WHAT NEEDS TO BE DONE - Repeat, please, only the lines from the top of the data down to the line with "band's left half"; include both of those lines.

DATASET EXTRACT -
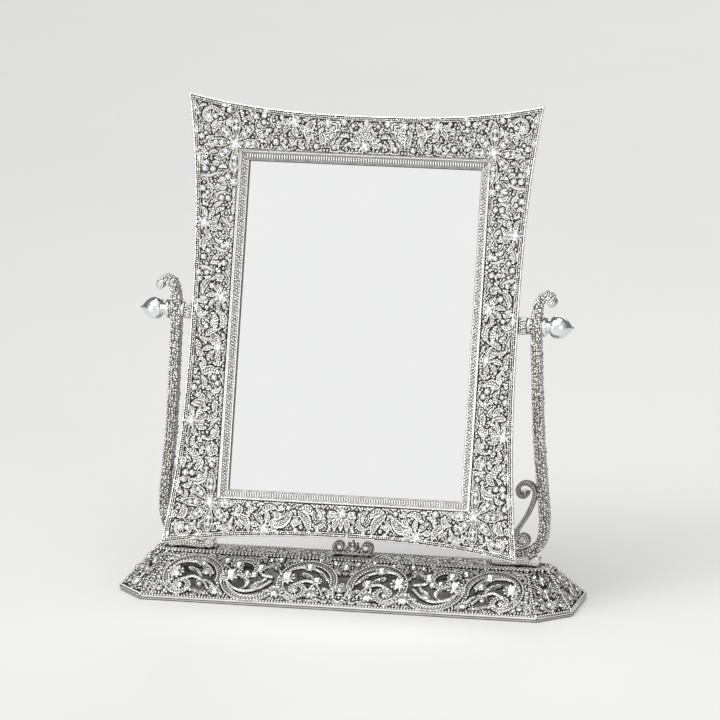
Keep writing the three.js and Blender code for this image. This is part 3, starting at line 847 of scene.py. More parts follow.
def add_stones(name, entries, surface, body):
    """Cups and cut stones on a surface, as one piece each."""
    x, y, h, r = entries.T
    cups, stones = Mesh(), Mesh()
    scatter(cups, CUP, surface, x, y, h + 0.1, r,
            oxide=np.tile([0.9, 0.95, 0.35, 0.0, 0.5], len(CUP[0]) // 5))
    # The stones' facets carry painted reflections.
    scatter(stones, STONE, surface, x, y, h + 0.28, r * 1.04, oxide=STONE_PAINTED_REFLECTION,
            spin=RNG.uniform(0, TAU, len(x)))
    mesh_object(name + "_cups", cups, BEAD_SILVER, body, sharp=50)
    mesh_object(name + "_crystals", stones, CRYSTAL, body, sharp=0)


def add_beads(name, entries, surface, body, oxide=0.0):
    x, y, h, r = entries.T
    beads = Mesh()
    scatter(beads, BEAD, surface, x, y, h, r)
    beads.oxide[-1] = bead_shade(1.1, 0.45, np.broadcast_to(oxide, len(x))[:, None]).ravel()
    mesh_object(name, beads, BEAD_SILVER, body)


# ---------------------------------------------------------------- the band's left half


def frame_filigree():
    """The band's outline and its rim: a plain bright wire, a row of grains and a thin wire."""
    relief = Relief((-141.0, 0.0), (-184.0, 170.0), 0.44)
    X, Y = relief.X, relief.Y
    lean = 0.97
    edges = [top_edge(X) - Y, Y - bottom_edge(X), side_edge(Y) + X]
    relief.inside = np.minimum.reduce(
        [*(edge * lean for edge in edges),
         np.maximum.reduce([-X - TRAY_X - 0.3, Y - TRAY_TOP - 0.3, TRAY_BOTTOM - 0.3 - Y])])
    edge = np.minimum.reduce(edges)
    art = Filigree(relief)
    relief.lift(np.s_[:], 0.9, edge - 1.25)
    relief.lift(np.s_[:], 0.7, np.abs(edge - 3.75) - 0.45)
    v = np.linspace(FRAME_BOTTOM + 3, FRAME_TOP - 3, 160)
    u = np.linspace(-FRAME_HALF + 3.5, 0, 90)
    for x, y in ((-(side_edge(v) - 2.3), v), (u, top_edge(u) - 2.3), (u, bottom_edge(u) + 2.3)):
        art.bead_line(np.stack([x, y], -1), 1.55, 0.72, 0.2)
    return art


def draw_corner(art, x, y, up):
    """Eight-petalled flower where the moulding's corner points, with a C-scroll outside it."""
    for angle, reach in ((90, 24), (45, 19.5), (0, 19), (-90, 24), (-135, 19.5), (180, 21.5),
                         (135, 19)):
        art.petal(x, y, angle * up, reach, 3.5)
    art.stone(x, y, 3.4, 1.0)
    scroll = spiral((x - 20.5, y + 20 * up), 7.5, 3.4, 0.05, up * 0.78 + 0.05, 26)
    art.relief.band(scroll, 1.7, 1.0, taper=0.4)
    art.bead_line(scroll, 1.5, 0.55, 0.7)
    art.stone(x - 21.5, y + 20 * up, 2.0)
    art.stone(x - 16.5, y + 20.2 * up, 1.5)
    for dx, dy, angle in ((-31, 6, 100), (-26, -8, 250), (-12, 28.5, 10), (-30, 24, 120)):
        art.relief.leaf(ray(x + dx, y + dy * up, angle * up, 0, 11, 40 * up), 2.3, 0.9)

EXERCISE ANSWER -
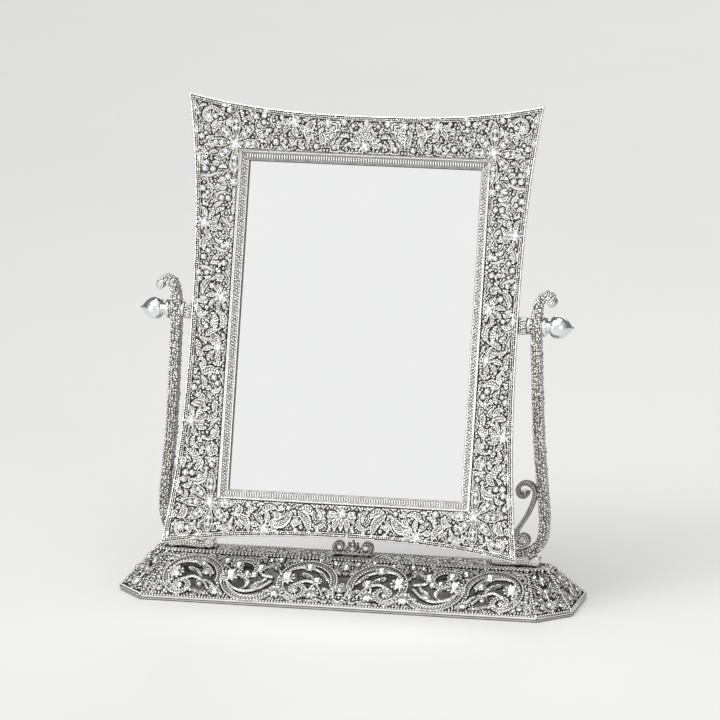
Keep writing the three.js and Blender code for this image. This is part 3, starting at line 847 of scene.py. More parts follow.
def add_stones(name, entries, surface, body):
    """Cups and cut stones on a surface, as one piece each."""
    x, y, h, r = entries.T
    cups, stones = Mesh(), Mesh()
    scatter(cups, CUP, surface, x, y, h + 0.1, r,
            oxide=np.tile([0.9, 0.95, 0.35, 0.0, 0.5], len(CUP[0]) // 5))
    # The stones' facets carry painted reflections.
    scatter(stones, STONE, surface, x, y, h + 0.28, r * 1.04, oxide=STONE_PAINTED_REFLECTION,
            spin=RNG.uniform(0, TAU, len(x)))
    mesh_object(name + "_cups", cups, BEAD_SILVER, body, sharp=50)
    mesh_object(name + "_crystals", stones, CRYSTAL, body, sharp=0)


def add_beads(name, entries, surface, body, oxide=0.0):
    x, y, h, r = entries.T
    beads = Mesh()
    scatter(beads, BEAD, surface, x, y, h, r)
    beads.oxide[-1] = bead_shade(1.1, 0.45, np.broadcast_to(oxide, len(x))[:, None]).ravel()
    mesh_object(name, beads, BEAD_SILVER, body)


# ---------------------------------------------------------------- the band's left half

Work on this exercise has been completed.